Let us move now to the concert and the very end of it when chimes tinkle and the music fades away, and I was already beginning to hear those ‘boo, boo’ inside me. It took several additional seconds and, instead of applause, my ears caught ‘bravo!’ which, by the way, can be heard in the recording too.

The performance was truly stupendous with the students’ orchestra with Šervenikas and Geringas in the fantastic hall of the Konzerthaus with superb acoustics playing at their very best. Geringas and his wife congratulated me after the concert: “Tolechka, bravo.”

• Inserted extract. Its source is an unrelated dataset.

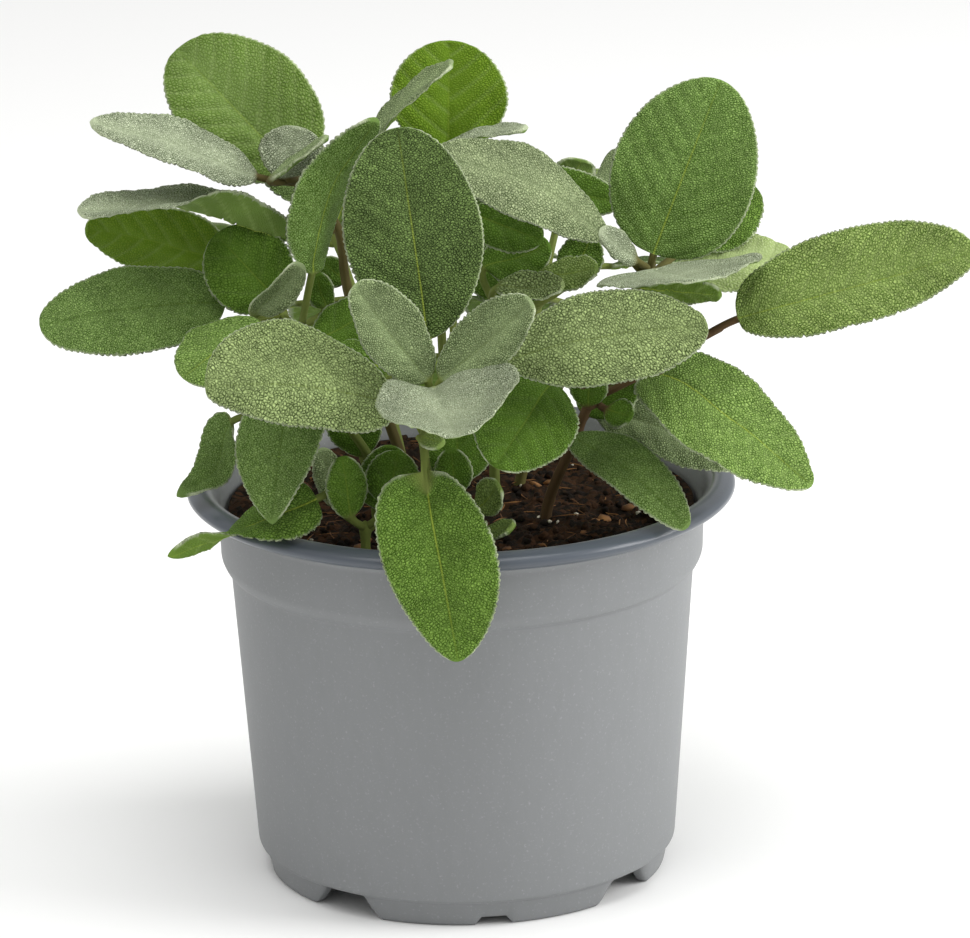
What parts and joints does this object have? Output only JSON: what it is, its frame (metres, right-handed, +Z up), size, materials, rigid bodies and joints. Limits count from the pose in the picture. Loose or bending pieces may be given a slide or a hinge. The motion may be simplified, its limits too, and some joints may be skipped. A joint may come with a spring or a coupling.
{
  "type": "potted sage",
  "caption": "Broad-leaved sage: leafy shoots with felted oval leaves, growing in dark soil in a plain grey round nursery pot that stands on moulded feet.",
  "frame": {"origin": "on the pot's axis, on the flat pad in the middle of the pot's base, level with its feet", "axes": "+Z up along the pot's axis, -Y towards the front, where one leaf hangs over the rim, +X towards the long right-hand leaf"},
  "size_m": [0.2169, 0.1717, 0.2003],
  "materials": {
    "pot_plastic": "moulded grey polypropylene, finely speckled, satin, with a glossier rim",
    "potting_soil": "loose damp peat and bark fibre, rough",
    "sage_foliage": "grey-green leaf with a pebbled surface and a felt of short pale hairs"
  },
  "bodies": {
    "root": {"pot": "pot_plastic", "soil": "potting_soil", "shoot_front": "sage_foliage", "shoot_left_front": "sage_foliage", "shoot_left": "sage_foliage", "shoot_upper_left": "sage_foliage", "shoot_top": "sage_foliage", "shoot_middle": "sage_foliage", "shoot_upper_right": "sage_foliage", "shoot_right": "sage_foliage", "tuft_left": "sage_foliage", "tuft_front": "sage_foliage", "shoot_back_left": "sage_foliage", "shoot_back_right": "sage_foliage", "shoot_back": "sage_foliage"}
  },
  "joints": []
}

Three weeks later, I received a telegram saying I had been granted the European Composer Award. The festival had commissioned about ten compositions, including the Symphony, an excellent piece, by Valentyn Sylvestrov. It was very well received by the public, yet my Concerto in Do bore a certain appeal, perhaps through the proper dramaturgy of the repeating theme which, I believe, was behind all the magic and may have enchanted listeners.

I was invited to Berlin again. I received the European Composer Award in the town hall and gave my acceptance speech during what was an exceptionally solemn moment for me. I am the sole winner of that prize in Lithuania and the award is extremely valuable to me. On the other hand, that was the experience that moved Geringas and me even closer in terms of creative cooperation.